“为什么?”范韫抬头,忍不住亲了他的脸颊一下,动作已经十分自然。
“我要是女人,必然是一个索需无度的贪婪女人,你一定会肾亏。”曲希诚调皮地眨眨眼,低头啃咬他的下巴,含糊不清地说,“因为……实在是太喜欢你了……”
是男人我也很惨啊!范韫暗自腹诽——不过,昨夜的他,还是一如既往地温柔,呵疼宠溺,让人连骨头都酥了。
灵活的手指舒缓了酸乏的肌肉,瞌睡虫又钻了出来,范韫揉揉额角,赶走那些无聊的想法,男人轻笑着,在他眼皮上印下一吻,低声说:“再睡一会儿吧……”
“嗯。”他应了一声,意识很快模糊起来。
愉悦的休闲的时光总是过得特别快,两个人睡到日上三竿,换洗过后去买了些纪念品,用了午餐,踏上归途。
范韫翻出一盒摩卡巧克力,一粒给自己,一粒喂给曲希诚——后者正专心开车,腾不出手来——然后,习惯性地舔舔沾着碎屑的手指,看在某人眼里,好像间接亲吻一样。
“谢谢。”曲希诚半真半假地跟他调侃,“唔,如果我半路流鼻血,绝对是被你诱惑的结果。”
范韫扶了扶眼镜,装作没听见,把音响调高,跟着轻轻哼起来——
请你再为我点上一盏烛光,因为我早已迷失了方向,我掩饰不住的慌张,在迫不及待地张望,生怕这一路是好梦一场。
而你是一张无边无际的网,轻易就把我困在网中央,我越陷越深越迷惘,路越走越远越漫长,如何我才能捉住你眼光?
情愿就这样守在你身旁,情愿就这样一辈子不忘,我打开爱情这扇窗,却看见长夜的凄凉,问你是否会舍得我心伤?
——像梦一样,因为太美好,让人不敢相信那是真的,更不敢相信它永远不会醒来。
一旦真心投入,便会不由自主地患得患失——想要承诺,可是心里也明白:感情不在了,一卡车的保证书就算公证了也没用,若是情深意重,又何须什么口头上的承诺?
恋爱中的人,都是矛盾而容易自寻烦恼的,范韫脑袋里早成了一团糨糊,想一睡解千愁,又不肯错过与他相处的分分秒秒,只好猛吃薄荷糖以振奋精神。
曲希诚挂着若有若无的微笑,一路不语,直到出了市区,才开口问:“走高速,还是国道?”
高速只要两个半小时就能到家,国道五个小时,范韫在理智与情感之间挣扎片刻,容许自己任性了一次——
“国道,我想看风景。

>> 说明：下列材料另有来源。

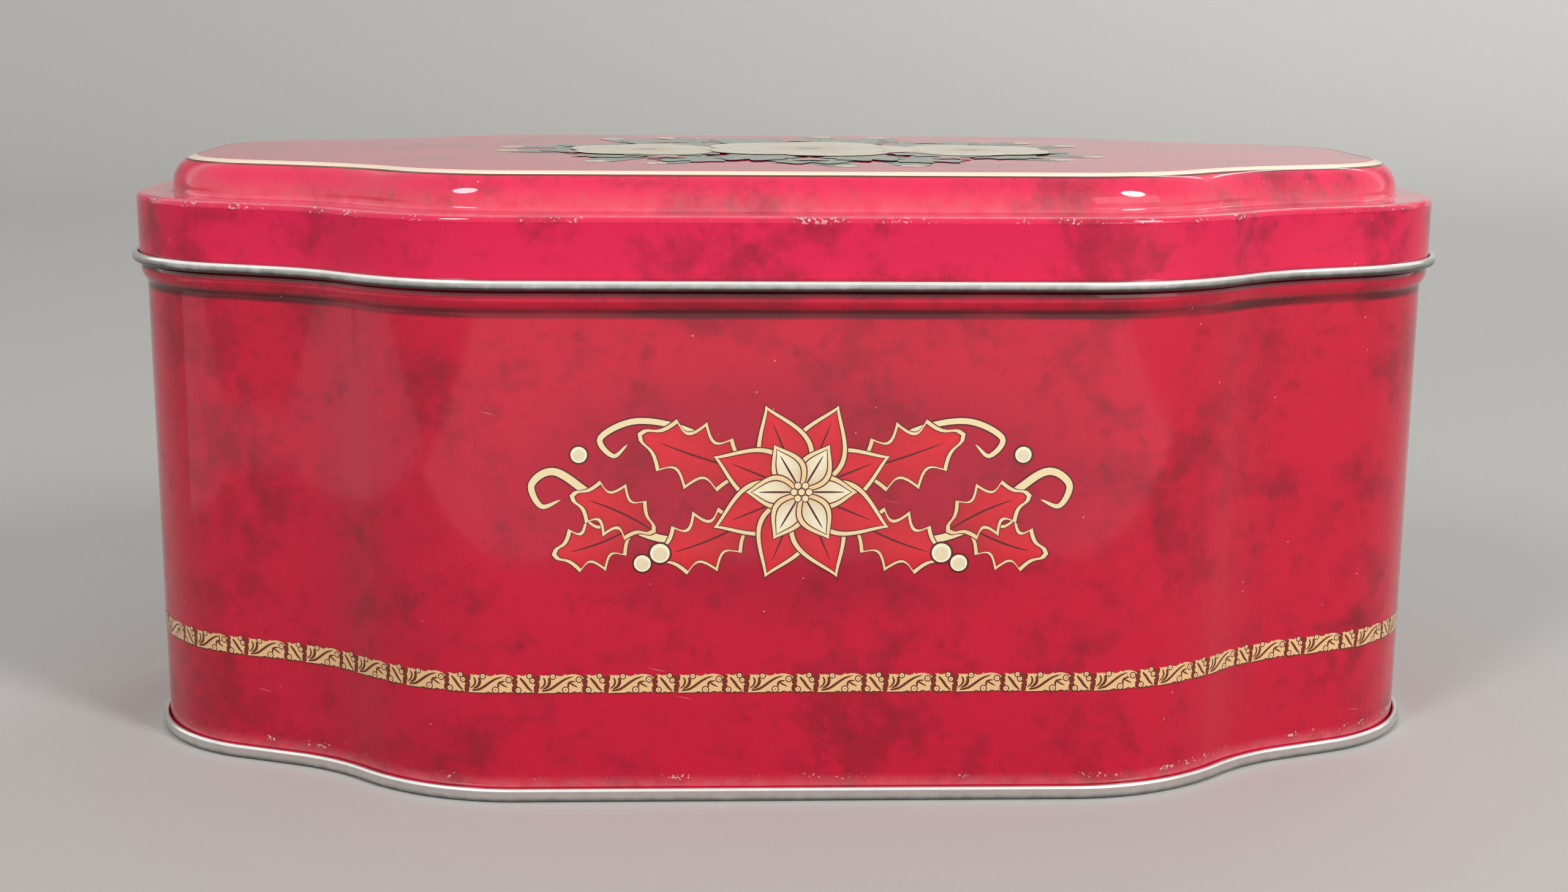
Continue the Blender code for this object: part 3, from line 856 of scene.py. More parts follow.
class TIN_OT_lid(bpy.types.Operator):
    """Make the printed lid, its bare rolled hem and its gold line"""

    bl_idname = "tin.lid"
    bl_label = "Lid"

    hem_tip_radius = 0.4 * MM
    ledge_corner = 1.0 * MM
    panel_foot_radius = 0.9 * MM
    shade_width = 0.42 * MM

    def execute(self, context):
        shape, colours = context.scene.tin_shape, context.scene.tin_colours
        skirt = shape.lid_play + HALF_SHEET
        hem_outer = shape.lid_play + shape.hem_width - HALF_SHEET
        hem_radius = (hem_outer - skirt) / 2
        hem_low = HEM_BOTTOM_Z + HALF_SHEET + hem_radius
        tip = self.hem_tip_radius
        hem_high = HEM_BOTTOM_Z + shape.hem_height - HALF_SHEET - tip
        sheet = Sheet(shape, hem_outer - 2 * tip, hem_high)
        sheet.bend(hem_outer - tip, hem_high, -math.pi)
        sheet.line(hem_outer, hem_low)
        sheet.bend(skirt + hem_radius, hem_low, -math.pi)
        sheet.carry(whole_route(shape))
        bare, inside = bare_tinplate(colours), lacquered_tinplate(colours)
        new_pressing("lid_hem", sheet, LID, bare, inside)

        corner = self.ledge_corner - HALF_SHEET
        foot_radius = self.panel_foot_radius + HALF_SHEET
        shoulder = shape.shoulder_radius - HALF_SHEET
        foot = skirt - shape.ledge_width
        ledge_z = LID_TOP_Z - shape.panel_rise - HALF_SHEET
        top_z = LID_TOP_Z - HALF_SHEET
        sheet = Sheet(shape, skirt, hem_low)
        sheet.line(skirt, ledge_z - corner)
        sheet.bend(skirt - corner, ledge_z - corner, RIGHT_ANGLE)
        sheet.line(foot + foot_radius, ledge_z)
        sheet.bend(foot + foot_radius, ledge_z + foot_radius, -RIGHT_ANGLE)
        sheet.line(foot, top_z - shoulder)
        sheet.bend(foot - shoulder, top_z - shoulder, RIGHT_ANGLE)
        sheet.line(foot - shoulder - FLAT_MARGIN, top_z)
        sheet.carry(whole_route(shape))
        sheet.close_panel(top_z)
        hem_top = HEM_BOTTOM_Z + shape.hem_height
        # Painted shade in the crease where the skirt meets the hem
        creases = [(hem_top - 0.5 * MM, hem_top + 0.1 * MM, 0.4)]
        edge, ledge = ledge_z - 0.5 * MM, (ledge_z - 0.2 * MM, 5 * MM, 0.3)
        finish = (colours, colours.lid_red, creases, edge, ledge)
        outside = marbled_print("marbled_lid_print", *finish)
        lid = new_pressing("printed_lid", sheet, LID, outside, inside)
        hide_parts("lid")
        self.make_line(context, foot - shoulder, top_z - shoulder)
        return {"FINISHED"}

    def make_line(self, context, centre_offset, centre_z):
        """The gold line on the shoulder, with a thin dark line along its outer side."""
        shape, settings = context.scene.tin_shape, context.scene.tin_print
        radius = shape.shoulder_radius + INK_LIFT
        line_turn = settings.line_width / radius
        shade_turn = self.shade_width / radius
        middle = RIGHT_ANGLE - settings.line_angle
        for name, start, turn, ink_name in (
            ("lid_gold_line", middle - line_turn / 2, line_turn, "cream_gold_ink"),
            ("lid_dark_line", middle - line_turn / 2 - shade_turn, shade_turn, "brown_ink"),
        ):
            offset = centre_offset + radius * math.cos(start)
            sheet = Sheet(shape, offset, centre_z + radius * math.sin(start))
            sheet.bend(centre_offset, centre_z, turn, step=turn / 4)
            sheet.carry(whole_route(shape))
            sheet.face_out()
            material = ink(ink_name, context.scene.tin_colours)
            new_film(name, sheet.bm, LID, material)


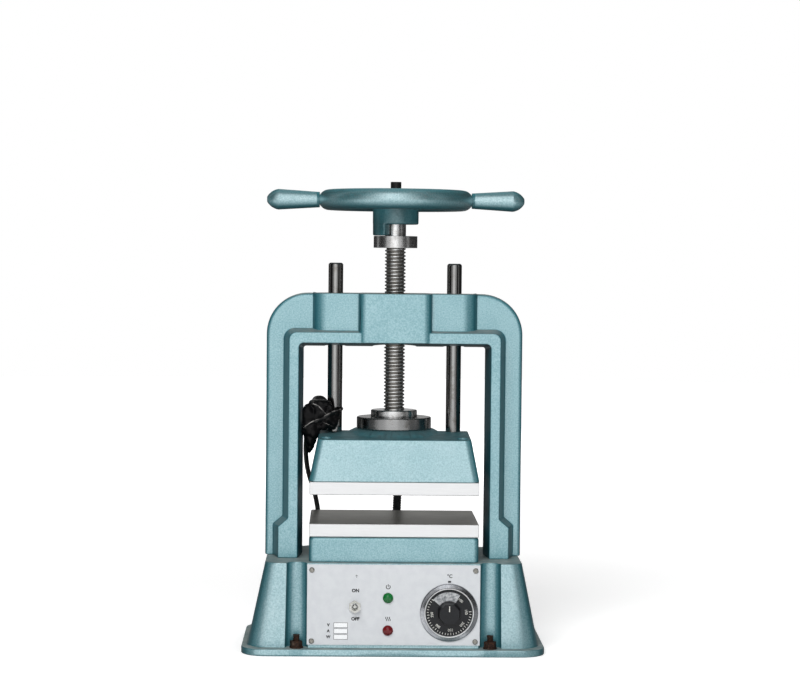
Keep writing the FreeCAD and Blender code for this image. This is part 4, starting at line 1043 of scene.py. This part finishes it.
# %% Text, bars and strokes
CAPITAL_SHARE = 0.72       # of a font's size


def text_mesh(words, height_mm, weight=0.0):
    """Words as a thin solid in the XY plane, centred on the origin. The weight thickens the strokes."""
    curve = bpy.data.curves.new("words", "FONT")
    curve.body = words
    curve.size = height_mm * MM / CAPITAL_SHARE
    curve.extrude = INK_T / 2
    curve.offset = weight * MM
    curve.align_x = "CENTER"
    curve.align_y = "CENTER"
    curve.resolution_u = 3
    return plain_mesh(new_object("words", curve))


def on_panel(x, z):
    """Where a flat sign goes: its middle at x, z on the panel, in millimetres."""
    return Matrix.Translation((x * MM, PANEL_FACE - INK_T / 2, z * MM)) @ TO_PANEL


def bar(bm, x, z, width, height):
    """A printed bar, all in millimetres."""
    made = bmesh.ops.create_cube(bm, size=1.0)
    place = on_panel(x, z) @ Matrix.Diagonal((width * MM, height * MM, INK_T, 1))
    bmesh.ops.transform(bm, verts=made["verts"], matrix=place)


def stroke(bm, points, width, matrix):
    """A printed line of even width through points in millimetres, as a thin solid."""
    rows = []
    for k, point in enumerate(points):
        ahead = Vector(points[min(k + 1, len(points) - 1)]) - Vector(points[max(k - 1, 0)])
        side = Vector((-ahead.y, ahead.x)).normalized() * width / 2
        corners = [(*((Vector(point) + sign * side) * MM), lift * INK_T)
                   for sign, lift in ((1, -0.5), (1, 0.5), (-1, 0.5), (-1, -0.5))]
        rows.append([bm.verts.new(matrix @ Vector(corner)) for corner in corners])
    join_rows(bm, rows)
    bm.faces.new(rows[0])
    bm.faces.new(rows[-1])


def arc(radius, start, end, count=24):
    """Points of an arc, its angles in degrees from +X."""
    angles = [math.radians(start + (end - start) * k / count) for k in range(count + 1)]
    return [(radius * math.cos(angle), radius * math.sin(angle)) for angle in angles]


def finish_print(name, bm, finish, body, slot):
    bmesh.ops.recalc_face_normals(bm, faces=bm.faces)
    finish_piece(name, bm, None, finish, body, slot)


# %% [markdown]
# The signs stand where the switch, the lamps and the dial need them, so their places are written as on
# a drawing: millimetres from the middle of the press and up from the floor.

# %% Panel print
SWITCH_X = -45.4
LAMPS_X = -6.6
DIAL_MARK_X = 66.4
BOX_X = -62.8
BOX = (16.8, 5.9)
BOX_LINE = 0.45
RATING_Z = {"V": 36.1, "A": 29.0, "W": 21.9}


def print_panel():
    bm = bmesh.new()
    add_mesh(bm, text_mesh("ON", 4.0, 0.26), on_panel(SWITCH_X, 77.4))
    add_mesh(bm, text_mesh("OFF", 4.0, 0.26), on_panel(SWITCH_X, 43.6))
    for letter, z in RATING_Z.items():
        add_mesh(bm, text_mesh(letter, 3.3, 0.24), on_panel(-77.5, z))
        for sign in (-1, 1):
            bar(bm, BOX_X, z + sign * 2.8, BOX[0], BOX_LINE)
            bar(bm, BOX_X + sign * 8.2, z, BOX_LINE, BOX[1])
    stroke(bm, arc(2.4, 130, 410), 0.9, on_panel(LAMPS_X, 82.2))
    bar(bm, LAMPS_X, 83.8, 0.9, 3.2)
    for k in (-1, 0, 1):
        wave = [(0.55 * math.sin(step * math.pi / 6) + 2.2 * k, step * 0.42 - 2.5) for step in range(13)]
        stroke(bm, wave, 0.9, on_panel(LAMPS_X, 43.8))
    bar(bm, DIAL_MARK_X, 88.7, 3.6, 2.2)
    add_mesh(bm, text_mesh("°C", 4.2, 0.16), on_panel(66.6, 95.2))
    bar(bm, -44.3, 94.6, 0.4, 3.4)
    stroke(bm, [(-1.3, -1.0), (0, 0.9), (1.3, -1.0)], 0.4, on_panel(-44.3, 95.6))
    finish_print("panel_print", bm, ink, "base", "black_plastic")


def print_fields():
    """The pale fields inside the three rating boxes."""
    bm = bmesh.new()
    for z in RATING_Z.values():
        bar(bm, BOX_X, z, BOX[0] - 0.6, BOX[1] - 0.5)
    finish_print("panel_fields", bm, field_ink, "base", "panel_metal")


print_panel()
print_fields()

# %% [markdown]
# ## The dial
# Figures and ticks are printed on the disc and turn with it. They stand round a circle, so each is
# made once at the top and turned about the dial's middle. The grip carries a plain pointer line.

# %% Dial print
DIAL_MIDDLE = (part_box("dial_knob")[0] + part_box("dial_knob")[1]) / 2
DISC_FACE = PANEL_FACE - 3.2 * MM
GRIP_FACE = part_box("dial_knob")[0].y
FIGURES = [100, 150, 200, 250, 300, 350]
FIRST_FIGURE = 41.5        # degrees clockwise from the top
FIGURE_STEP = 44.5
FIGURE_R = 20.3
TICKS_EACH = 6
TICKS_R = 26.6


def on_dial(clockwise, radius_mm, face=DISC_FACE):
    """A place on the dial, turned so that its top looks outwards."""
    middle = Matrix.Translation((DIAL_MIDDLE.x, face - INK_T / 2, DIAL_MIDDLE.z)) @ TO_PANEL
    turned = middle @ Matrix.Rotation(-math.radians(clockwise), 4, "Z")
    return turned @ Matrix.Translation((0, radius_mm * MM, 0))


def print_dial():
    bm = bmesh.new()
    for k, figure in enumerate(FIGURES):
        add_mesh(bm, text_mesh(str(figure), 3.1), on_dial(FIRST_FIGURE + k * FIGURE_STEP, FIGURE_R))
    for k in range(TICKS_EACH, TICKS_EACH * len(FIGURES) + 1):
        half = 1.5 if k % TICKS_EACH == 0 else 1.1
        clockwise = FIRST_FIGURE + k * FIGURE_STEP / TICKS_EACH
        stroke(bm, [(0, -half), (0, half)], 0.55, on_dial(clockwise, TICKS_R - half))
    stroke(bm, [(0, -3.4), (0, 3.4)], 1.1, on_dial(0.0, 6.6, GRIP_FACE))
    finish_print("dial_print", bm, white_ink, "dial", "black_plastic")


def print_off_sector():
    """A painted reflection of light from above: a silver field round the dial's off position."""
    bm = bmesh.new()
    stroke(bm, arc(19.6, 58, 141), 10.6, on_dial(0.0, 0.0))
    finish_print("dial_off_sector", bm, silver_ink, "dial", "black_plastic")


print_dial()
print_off_sector()

# %% [markdown]
# Round the dial stands a pressed ring. Its bright inner lip is the highest part, and its face slopes
# out to the panel. Such a ring is a profile turned about an axis, so a lathe in code makes it: the same
# few points are repeated at each step of the turn and joined to the ones before.

# %% Dial ring
RING_INNER = (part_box("dial_knob")[1].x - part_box("dial_knob")[0].x) / 2 / MM + 0.4
RING_OUTER = (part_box("dial_bezel")[1].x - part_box("dial_bezel")[0].x) / 2 / MM
RING_LIP = [(0, 0.05), (0, 4.2), (0.25, 4.75), (0.7, 4.95), (1.15, 4.75), (1.5, 4.2), (1.9, 3.9)]
RING_RIM = [(-1.4, 2.5), (-0.5, 2.0), (-0.1, 1.5), (0, 0.9), (0, 0.05)]   # distances from a radius, heights
RING_STEPS = 128


def make_ring_metal(lip_radius):
    """Bare plated steel, with a painted highlight in satin white along its lip."""
    finish = Finish("ring_metal")
    x, _, z = finish.axes()
    radius = ((x - DIAL_MIDDLE.x) ** 2 + (z - DIAL_MIDDLE.z) ** 2) ** 0.5
    # Painted highlight: the lip is near white.
    painted_lip_highlight = 1.0 - radius.step(lip_radius - 0.2 * MM, lip_radius)
    grain = finish.speckle(3.0, 4.0, 0.6)
    ring = finish.mixed(grain.step(0.3, 0.7), (172, 175, 181), (196, 198, 202))
    colour = finish.mixed(painted_lip_highlight, ring, (240, 241, 242))
    finish.look(colour, 0.18 + 0.10 * grain + 0.25 * painted_lip_highlight, 1.0 - 0.5 * painted_lip_highlight)
    return finish


def lathe(profile, middle):
    """A ring about the Y axis. The profile holds radii and heights, in millimetres, round its section."""
    bm = bmesh.new()
    rows = []
    for k in range(RING_STEPS):
        angle = 2 * math.pi * k / RING_STEPS
        rows.append([bm.verts.new(middle + Vector((r * math.cos(angle), -h, r * math.sin(angle))) * MM)
                     for r, h in profile])
    join_rows(bm, rows + rows[:1])
    bmesh.ops.recalc_face_normals(bm, faces=bm.faces)
    return bm


ring_profile = [(RING_INNER + r, h) for r, h in RING_LIP] + [(RING_OUTER + r, h) for r, h in RING_RIM]
ring_bm = lathe(ring_profile, Vector((DIAL_MIDDLE.x, PANEL_FACE, DIAL_MIDDLE.z)))
finish_piece("pressed_dial_ring", ring_bm, 40, make_ring_metal((RING_INNER + 1.2) * MM),
             "base", "plated", "dial_bezel")

# %% [markdown]
# ## The stage
# The world is white to the camera and to mirror-like rays, so that metal shows a white background too,
# and dimmer to the rays that light matt surfaces. The pale floor glows a little to the camera, enough
# to join the background, and still takes the object's shadow.

# %% World and floor
AMBIENT = 0.22
WHITE = (1, 1, 1, 1)


def make_world():
    world = bpy.data.worlds.new("studio")
    world.use_nodes = True
    scene.world = world
    tree = Tree(world.node_tree)
    path = tree.node("ShaderNodeLightPath")
    seen = Wire(tree, path.outputs["Is Camera Ray"])
    for kind in ("Is Glossy Ray", "Is Transmission Ray"):
        seen = tree.maths("MAXIMUM", seen, Wire(tree, path.outputs[kind]))
    for key, value in (("Color", WHITE), ("Strength", AMBIENT + seen * (1.0 - AMBIENT))):
        tree.feed(world.node_tree.nodes["Background"].inputs[key], value)


def disc(name, radius, level):
    bm = bmesh.new()
    bmesh.ops.create_circle(bm, cap_ends=True, segments=64, radius=radius)
    bmesh.ops.translate(bm, verts=bm.verts, vec=(0, 0, level))
    return new_object(name, mesh_of(bm, name))


def make_floor():
    finish = Finish("floor_white", Specular_IOR_Level=0.1)
    seen = finish.value("ShaderNodeLightPath", output="Is Camera Ray")
    finish.look(finish.mixed(seen, (0.36, 0.36, 0.36, 1), (0.82, 0.82, 0.82, 1)), 0.9)
    far = finish.radius().step(0.4, 2.6)
    glow = finish.node("ShaderNodeEmission", {0: WHITE, 1: seen * (0.42 + 0.5 * far)})
    finish.show("ShaderNodeAddShader", finish.shader.outputs[0], glow.outputs[0])
    floor = disc("floor", 6.0, 0.0)
    floor.data.materials.append(finish.material)


make_world()
make_floor()

# %% [markdown]
# Steel and flakes show what stands round them, so the studio needs walls: a bright screen in front,
# softer ones beside it, narrow strips at the sides and dark flags between them. They draw the bands on
# the rods and rings, and are seen in reflections alone.

# %% Screens and flags
WALL_R = 3.6
WALL_LOW, WALL_TOP = 0.02, 7.5
CARD_LEVEL = 0.002
FULL = [(WALL_R, WALL_LOW), (WALL_R, WALL_TOP)]
# from and to in degrees, from the front towards +X; radius and level of both edges; brightness
SCREENS = [
    ("flag_back_left", -172, -112, FULL, 0.03), ("strip_left", -112, -100, FULL, 0.35),
    ("flag_left", -100, -50, FULL, 0.02), ("screen_left", -50, -26, FULL, 0.45),
    ("screen_front", -26, 12, FULL, 1.25), ("screen_right", 12, 34, FULL, 0.50),
    ("flag_right", 34, 62, FULL, 0.04), ("strip_right", 62, 74, FULL, 0.30),
    ("flag_back_right", 74, 172, FULL, 0.03), ("flag_back", 172, 188, [(WALL_R, 0.0), (WALL_R, 0.32)], 0.04),
    ("screen_back", 172, 188, [(WALL_R, 0.32), (WALL_R, WALL_TOP)], 0.45),
    ("card_front", -60, 45, [(0.108, CARD_LEVEL), (3.5, CARD_LEVEL)], 0.95),
    ("card_back", 140, 220, [(0.25, CARD_LEVEL), (2.2, CARD_LEVEL)], 0.10)]
CEILING = 0.22


def for_mirrors(piece, brightness):
    """Make a screen of even brightness that only reflections show."""
    finish = Finish(piece.name, Specular_IOR_Level=0.0, Emission_Strength=brightness, Emission_Color=WHITE)
    finish.look((0, 0, 0, 1), 1.0)
    piece.data.materials.append(finish.material)
    piece.visible_camera = piece.visible_diffuse = piece.visible_shadow = False


def screen(name, from_deg, to_deg, edges, brightness):
    """A strip bent round the object: a wall, or a card on the floor."""
    bm = bmesh.new()
    steps = max(2, round((to_deg - from_deg) / 6))
    rows = []
    for k in range(steps + 1):
        angle = math.radians(from_deg + (to_deg - from_deg) * k / steps)
        rows.append([bm.verts.new((r * math.sin(angle), -r * math.cos(angle), z)) for r, z in edges])
    join_rows(bm, rows, closed=False)
    for_mirrors(new_object(name, mesh_of(bm, name)), brightness)


for spec in SCREENS:
    screen(*spec)
for_mirrors(disc("ceiling", WALL_R, WALL_TOP), CEILING)
print("screens:", len(SCREENS) + 1)

# %% [markdown]
# The lamps do the rest: a big soft one at the upper left beside the camera, a weaker one on its right
# and one behind. They light matt surfaces and stay out of the reflections, so that nothing burns out.

# %% Lamps
LOOK_AT = Vector((0, 0, 0.28))


def soft_lamp(name, at, width, height, power):
    data = bpy.data.lights.new(name, "AREA")
    data.shape = "RECTANGLE"
    data.size, data.size_y = width, height
    data.energy = power
    lamp = new_object(name, data)
    way = (LOOK_AT - Vector(at)).to_track_quat("-Z", "Y")
    lamp.matrix_world = Matrix.Translation(at) @ way.to_matrix().to_4x4()
    lamp.visible_glossy = False


soft_lamp("key_lamp", (-0.60, -2.45, 1.95), 1.4, 1.4, 80)
soft_lamp("fill_lamp", (0.65, -2.90, 0.50), 1.4, 1.0, 30)
soft_lamp("back_lamp", (0.9, 2.9, 1.3), 1.6, 1.6, 34)

# %% [markdown]
# Last, colours are shown as they are.

# %% Colours as they are
scene.view_settings.view_transform = "Standard"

”
曲希诚莞尔一笑,扭转方向盘拐上国道。
醉翁之意不在酒,更不在山水之间,只是为了,多些时间和你在一起。
范韫绽开一个恬淡的笑容,默默祈祷——
神啊,在前方制造一场塞车吧……
查完出勤,陈景仪拎着一罐天麻鸭去探病,这些天来他有大半时间泡在医院照顾那个状况百出的不安分小子,至于豆腐,自然也互吃了无数。
腹部的伤已经开始愈合,身上大大小小的擦伤也消得差不多,到底是年轻身体好,兼之精力旺盛,苏咏在病房里呆得无聊,几乎天天要往外溜——有几次陈景仪是从游戏厅里把他揪回去的,还有一次是在小巷子里发现他正和三个小混混僵持不下,当时陈景仪的心跳都要停止,解决了混混之后,随即一巴掌拍在苏咏后脖子上,紧接着劈头盖脸一顿臭骂,骂得苏某人大气也不敢喘,连连保证会在医院老实呆着,决不再犯。
然而,看着空无一人的病房,陈景仪气冲牛斗,额上霎时青黑一片,煞气腾腾。